Der Vorsitzende der SPD-Fraktion im Bundestag, Rolf Mützenich, meinte, dass jetzt die Zusammenarbeit mit den Vereinigten Staaten auf dem Gebiet der Rüstung auch „in einem neuen Licht bewertet“ werden sollte. Laut Mützenich verfolgt Trump eine Politik der „Willkür und des Drucks“, und dies kann nicht „die Grundlage für eine partnerschaftliche Zusammenarbeit“ sein. Zuvor äußerte sich der SPD-Politiker auch skeptisch über Pläne, amerikanische Kampfjets für die Bundeswehr zu kaufen.
Konservative Politiker warnen jedoch vor vorschnellen Reaktionen. „Die Vereinigten Staaten bleiben unser wichtigster Partner außerhalb Europas“, sagte Ralph Brinkhaus, Vorsitzender der CDU/CSU-Fraktion. „Nun zu sagen: ‚Lasst uns diesen wichtigen Pfeiler der transatlantischen Rüstungskooperation abreißen, halte ich für einen wirklich dummen Fehler, den wir nicht machen sollten“, sagt Peter Bayer (CDU), Koordinator der transatlantischen Zusammenarbeit der Bundesregierung.

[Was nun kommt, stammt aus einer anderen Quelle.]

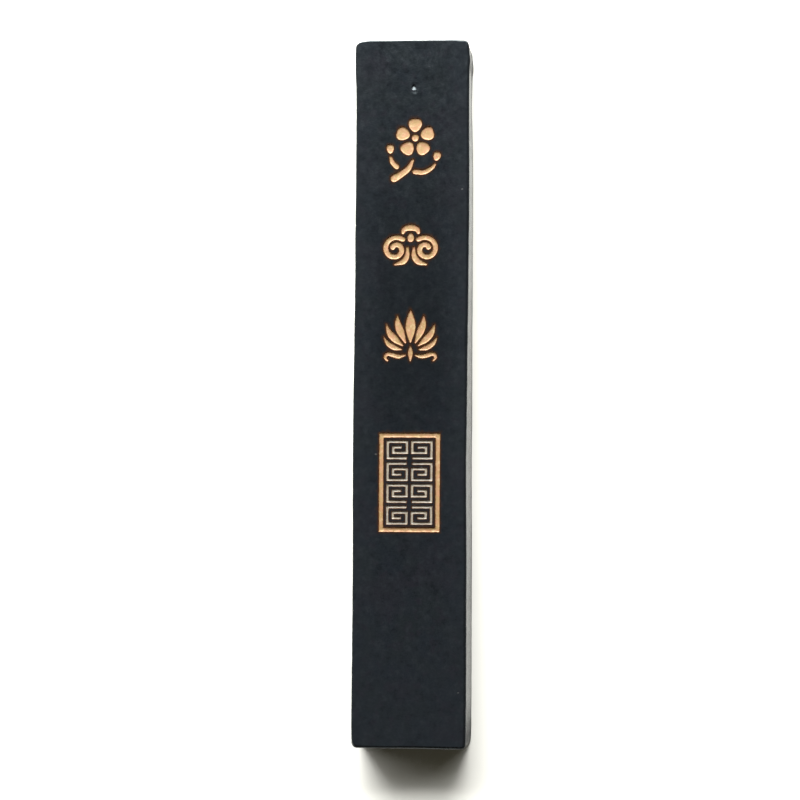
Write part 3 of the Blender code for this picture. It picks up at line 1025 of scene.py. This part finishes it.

Aber genau dies fordern linke Politiker. Darüber hinaus forderte die Fraktionsvorsitzende der Grünen, Katrin Göring-Eckardt, wie auch die SPD und die Politiker der Linkspartei, den vollständigen Rückzug der US-Atomwaffen aus Deutschland, was – ihrer Meinung nach – vernünftiger wäre als der Abzug von Truppen.